Berlin seemed to have assumed, like Mill before him, that only the liberty of the white male mattered.’

(…)

‘What then is to be done to exorcise the many ghosts in those cold war stories of liberalism, democracy, and the free world? How can we escape an intellectually enfeebled milieu where the self-interests and self-perceptions of privileged white men are passed off as “global thinking,” and world philosophy and world history are essentially Western in nature and provenance? (The left tradition, with its endless and repetitive invocations of Marx, Gramsci, Adorno, Benjamin, and Arendt, doesn’t escape the trap of insularity, either.)’

(…)

‘Something more radical and arduous will be required to avoid the total conceptual loss suffered by the Crow Indians: the interrogation of an intellectual tradition that distorts our sense of reality, and the relearning of world history, with the recognition that fundamental assumptions about the inferiority of nonwhite peoples have tainted much of our previous knowledge and analysis.’

Read the article here.

Berlin definitely out, Marx, Gramsci, Adorno, Benjamin and Arendt also out.

In: ‘Jamal al-Din al-Afghani, José Martí, Rabindranath Tagore, Mohandas Gandhi, and Sun Yat-sen to W.E.B. Du Bois, Aimé Césaire, and Frantz Fanon.’’ Niebuhr can stay.

Do Fanon and Du Bois, to name just two, really operate outside the intellectual tradition that Mishra sees as the source of most if not all evil?

Is ‘decolonization, the central event of the twentieth century?’

Maoism, Nazism, Stalinism?

‘Moreover, a fixation on the crimes of Stalin, Mao, and Hitler managed to obscure the long centuries of global violence and dispossession that made Britain and the United States uniquely powerful and wealthy.’

Ah really, by writing and thinking about two World Wars we obscure ‘long centuries of global violence?’

Speaking of suffering as competition.

Had Mr.
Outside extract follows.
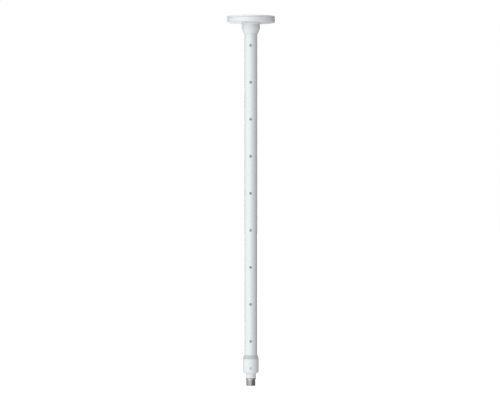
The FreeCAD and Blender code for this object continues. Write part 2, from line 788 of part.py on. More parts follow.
def make_connector_head():
    """The turned head that plugs into the tube's end and carries the jack in its stem."""
    body_bore = size.jack_body / 2 + size.fit_clearance
    match_seat = feed_bore_radius + size.match_sleeve_wall + size.fit_clearance
    ring_floor = spigot_radius - size.head_ring_section
    ring_half = size.head_ring_section / 2 + size.fit_clearance
    ring_level = flange_top + size.head_ring_depth
    seat_floor = jack_top + size.face_gap * 10
    head = turned("connector_head", 0, [
        (match_seat, spigot_top),
        (spigot_radius, spigot_top),
        (spigot_radius, ring_level + ring_half),
        (ring_floor, ring_level + ring_half),
        (ring_floor, ring_level - ring_half),
        (spigot_radius, ring_level - ring_half),
        (spigot_radius, flange_top),
        (flange_radius, flange_top),
        (flange_radius, flange_top - size.head_rim),
        (step_radius, flange_top - size.head_rim),
        (step_radius, flange_under),
        (stem_radius, flange_under),
        (stem_radius, stem_end),
        (body_bore, stem_end),
        (body_bore, seat_floor),
        (feed_bore_radius, seat_floor),
        (feed_bore_radius, match_sleeve_under),
        (match_seat, match_sleeve_under),
    ])
    flats = polygon_sketch(head, "flat", "YZ_Plane", [
        (flat_radius, stem_end + size.face_gap * 10),
        (stem_radius + size.face_gap, stem_end + size.face_gap * 10),
        (stem_radius + size.face_gap, collar_under - size.face_gap * 3),
        (flat_radius, collar_under - size.face_gap * 3),
    ])
    milled = cut(head, "PartDesign::Pocket", "flat_cut", flats, Type="ThroughAll", Midplane=True)
    repeat(head, "PartDesign::PolarPattern", "flats", milled, "Z_Axis", Angle=360, Occurrences=2)


def make_head_ring():
    """The O-ring that seals the connector head's spigot in the tube."""
    section = size.head_ring_section / 2
    ring = document.addObject("Part::Torus", "head_o_ring")
    ring.Label = "head_o_ring"
    ring.setExpression("Radius2", section.formula)
    ring.setExpression("Radius1", (spigot_radius + size.fit_clearance / 2 - section).formula)
    ring.setExpression(".Placement.Base.z", (flange_top + size.head_ring_depth).formula)
    nodes.append(ring)


def make_matching_section():
    """The brass sleeve and the PTFE bush round the feed rod: a short coaxial matching section."""
    length = size.match_sleeve_length
    turned("matching_sleeve", match_sleeve_under, hollow(
        feed_bore_radius, feed_bore_radius + size.match_sleeve_wall, length, 0))
    turned("feed_insulator", feed_rod_end, hollow(
        rod_radius + size.fit_clearance, feed_bore_radius - size.fit_clearance,
        match_sleeve_under - feed_rod_end + length, 0))


def make_jack():
    """The coaxial jack: gasket, threaded shell, insulator and slotted centre contact."""
    thread, shoulder = size.jack_thread / 2, size.jack_shoulder_diameter / 2
    body, mouth, bore = size.jack_body / 2, size.jack_mouth / 2, size.jack_bore / 2
    bevel = size.face_gap * 5
    shoulder_level = size.jack_thread_length
    turned("jack_gasket", shoulder_top, hollow(
        body + size.fit_clearance, shoulder, size.jack_gasket, 0))
    turned("jack_shell", nose, [
        (mouth, 0),
        (thread - bevel, 0),
        (thread, bevel),
        (thread, shoulder_level),
        (shoulder, shoulder_level),
        (shoulder, shoulder_level + size.jack_shoulder),
        (body, shoulder_level + size.jack_shoulder),
        (body, jack_top - nose),
        (bore, jack_top - nose),
        (bore, size.jack_mouth_depth),
        (mouth, size.jack_mouth_depth),
    ])
    contact = size.contact_diameter / 2
    turned("jack_insulator", insulator_under, hollow(
        contact + size.fit_clearance, bore - size.fit_clearance, jack_top - insulator_under, 0))
    socket, pin = size.contact_bore / 2, size.solder_pin / 2
    shoulder_rise = jack_top - nose
    pin_top = feed_rod_end - nose + size.rod_socket * 1.5
    socket_depth = size.contact_reach + size.jack_mouth_depth * 0.7
    tip = turned("jack_contact", nose, [
        (socket, size.contact_reach),
        (contact, size.contact_reach),
        (contact, shoulder_rise),
        (pin, shoulder_rise),
        (pin, pin_top),
        (0, pin_top),
        (0, socket_depth),
        (socket, socket_depth),
    ])
    half_slot = size.contact_slot / 2
    slot = polygon_sketch(tip, "slot", "XZ_Plane", [
        (-half_slot, size.contact_reach * 0.5),
        (half_slot, size.contact_reach * 0.5),
        (half_slot, size.contact_reach + size.contact_slot_length),
        (-half_slot, size.contact_reach + size.contact_slot_length),
    ])
    sawn = cut(tip, "PartDesign::Pocket", "slot_cut", slot, Type="ThroughAll", Midplane=True)
    repeat(tip, "PartDesign::PolarPattern", "slots", sawn, "Z_Axis", Angle=180, Occurrences=2)


# ---------------------------------------------------------------------------- build and write
def build():
    make_mounting_plate()
    make_hanger_screw()
    make_top_plug()
    make_plug_cross_pins()
    make_canopy()
    make_grip_ring()
    make_grub_screw(
        "canopy_grub_screw", dish_under - size.canopy_screw_depth,
        slide_radius + size.grub_tip_gap, neck_radius - size.grub_sink, OUTWARD_BACK,
    )
    make_radome_tube()
    make_spacer_screws()
    make_radiators()
    make_thread_sleeve()
    make_weather_seal()
    make_union_collar()
    make_grub_screw(
        "collar_grub_screw", grub_level,
        step_radius + size.grub_tip_gap, collar_radius - size.grub_sink, OUTWARD_FRONT,
    )
    make_slip_washer()
    make_connector_head()
    make_head_ring()
    make_matching_section()
    make_jack()


def check_document():
    """Stops if any object failed, or if a piece's shape is missing, broken or not made of solids."""
    document.recompute()
    failed = [item.Label for item in document.Objects if {"Invalid", "Error"} & set(item.State)]
    for node in nodes:
        shape = node.Shape
        if shape.isNull() or not shape.isValid() or not shape.Solids:
            failed.append(node.Label)
    if failed:
        raise RuntimeError(f"these objects failed: {failed}")


def write_parts():
    os.makedirs("parts", exist_ok=True)
    for node in nodes:
        node.Shape.exportStep(f"parts/{node.Label}.step")
        print(f"{node.Label:22s} {len(node.Shape.Solids)} solid(s) {node.Shape.Volume:10.2f} mm3")


build()
check_document()
write_parts()
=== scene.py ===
"""Looks of the ceiling-hung omnidirectional antenna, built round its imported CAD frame.

The frame is in metres: +Z up, the origin at the centre of the plate's ceiling face, the front towards -Y.
Profiles are written in millimetres, as (radius, height, rounding) corners in that same frame.
"""

import json
import math
from types import SimpleNamespace

import bmesh
import bpy
from mathutils import Matrix, Vector


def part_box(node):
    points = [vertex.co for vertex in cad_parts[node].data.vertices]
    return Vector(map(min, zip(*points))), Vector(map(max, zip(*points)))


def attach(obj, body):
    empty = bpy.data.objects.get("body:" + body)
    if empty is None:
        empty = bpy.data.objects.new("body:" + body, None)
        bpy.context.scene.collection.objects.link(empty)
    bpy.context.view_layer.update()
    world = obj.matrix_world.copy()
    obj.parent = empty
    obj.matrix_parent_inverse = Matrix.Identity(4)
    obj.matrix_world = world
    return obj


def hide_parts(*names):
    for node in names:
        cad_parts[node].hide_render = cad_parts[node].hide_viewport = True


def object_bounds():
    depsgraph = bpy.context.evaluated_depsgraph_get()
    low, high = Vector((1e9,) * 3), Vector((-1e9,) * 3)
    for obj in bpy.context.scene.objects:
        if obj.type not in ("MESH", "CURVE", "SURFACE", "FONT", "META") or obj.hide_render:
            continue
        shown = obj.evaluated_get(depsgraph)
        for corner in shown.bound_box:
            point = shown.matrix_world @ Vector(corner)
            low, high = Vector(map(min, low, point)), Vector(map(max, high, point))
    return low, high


MM = 0.001

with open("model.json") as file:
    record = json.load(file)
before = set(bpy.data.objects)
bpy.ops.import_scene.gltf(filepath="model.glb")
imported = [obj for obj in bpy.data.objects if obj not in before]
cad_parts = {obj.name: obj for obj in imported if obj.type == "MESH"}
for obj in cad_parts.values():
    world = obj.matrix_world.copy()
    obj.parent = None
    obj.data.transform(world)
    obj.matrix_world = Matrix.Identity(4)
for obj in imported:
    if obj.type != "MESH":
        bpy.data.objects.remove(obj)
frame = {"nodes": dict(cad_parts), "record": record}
cad_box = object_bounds()


# ---------------------------------------------------------------------------- places taken from the frame
def extent(node):
    """A CAD node's half width, top and bottom, in millimetres."""
    low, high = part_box(node)
    return SimpleNamespace(radius=high.x / MM, top=high.z / MM, bottom=low.z / MM)


def mount(name):
    return next(entry for entry in frame["record"]["mounts"] if entry["name"] == name)


def numbered(stem):
    """The frame's nodes called stem_1, stem_2 and so on, in that order."""
    names = [node for node in frame["nodes"] if node.startswith(f"{stem}_") and node.split("_")[-1].isdigit()]
    return sorted(names, key=lambda node: int(node.split("_")[-1]))


tube = extent("radome_tube")
plate = extent("mounting_plate")
canopy = extent("canopy")
seal = extent("weather_seal")
collar = extent("union_collar")
sleeve = extent("thread_sleeve")
head = extent("connector_head")
gasket = extent("jack_gasket")
shell = extent("jack_shell")
screw_levels = [(extent(node).top + extent(node).bottom) / 2 for node in numbered("spacer")]

# walls, gaps and depths that several pieces share, in millimetres
TUBE_WALL = 1.7
SLIDE_GAP = 0.15
FIT_GAP = 0.05
FACE_GAP = 0.1
SCREW_SINK = 0.45  # the spacer screws' faces lie this far below the tube's crest
JACK_BODY = 6.4
JACK_MOUTH_DEPTH = 9.2

# mesh detail, in millimetres
LONGEST = 20.0  # a straight stretch of a profile is divided into parts no longer than this
WELD = 1e-4  # vertices closer than this become one
ON_AXIS = 0.005  # a profile's point closer to the axis than this lies on it


# ---------------------------------------------------------------------------- mesh tools
def arc_round(before, corner, after, edge, steps):
    """The points of an arc of radius edge that rounds a corner between two straight sides."""
    back = (before - corner).normalized()
    ahead = (after - corner).normalized()
    half_angle = back.angle(ahead) / 2
    centre = corner + (back + ahead).normalized() * (edge / math.sin(half_angle))
    reach = edge / math.tan(half_angle)
    start = corner + back * reach - centre
    end = corner + ahead * reach - centre
    turn = math.atan2(start.x * end.y - start.y * end.x, start.dot(end))
    points = []
    for step in range(steps + 1):
        angle = turn * step / steps
        points.append(centre + Matrix.Rotation(angle, 2) @ start)
    return points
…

Mishra paid a bit more attention to Stalin, Hitler and Mao who would have known more about several attempts to relearn world history.

The track record of this unlearning and relearning is not that convincing.

Which is not that say that all Mr. Mishra is stating in this article is equally worthless. But somebody who appears to suggest that liberalism is as dangerous and lethal as Nazism is like somebody who claims that there is no difference between Trump and Biden. No slightly worse. (Remember the leftists in the fall of 2000 who claimed that there was no difference between Gore and Bush?)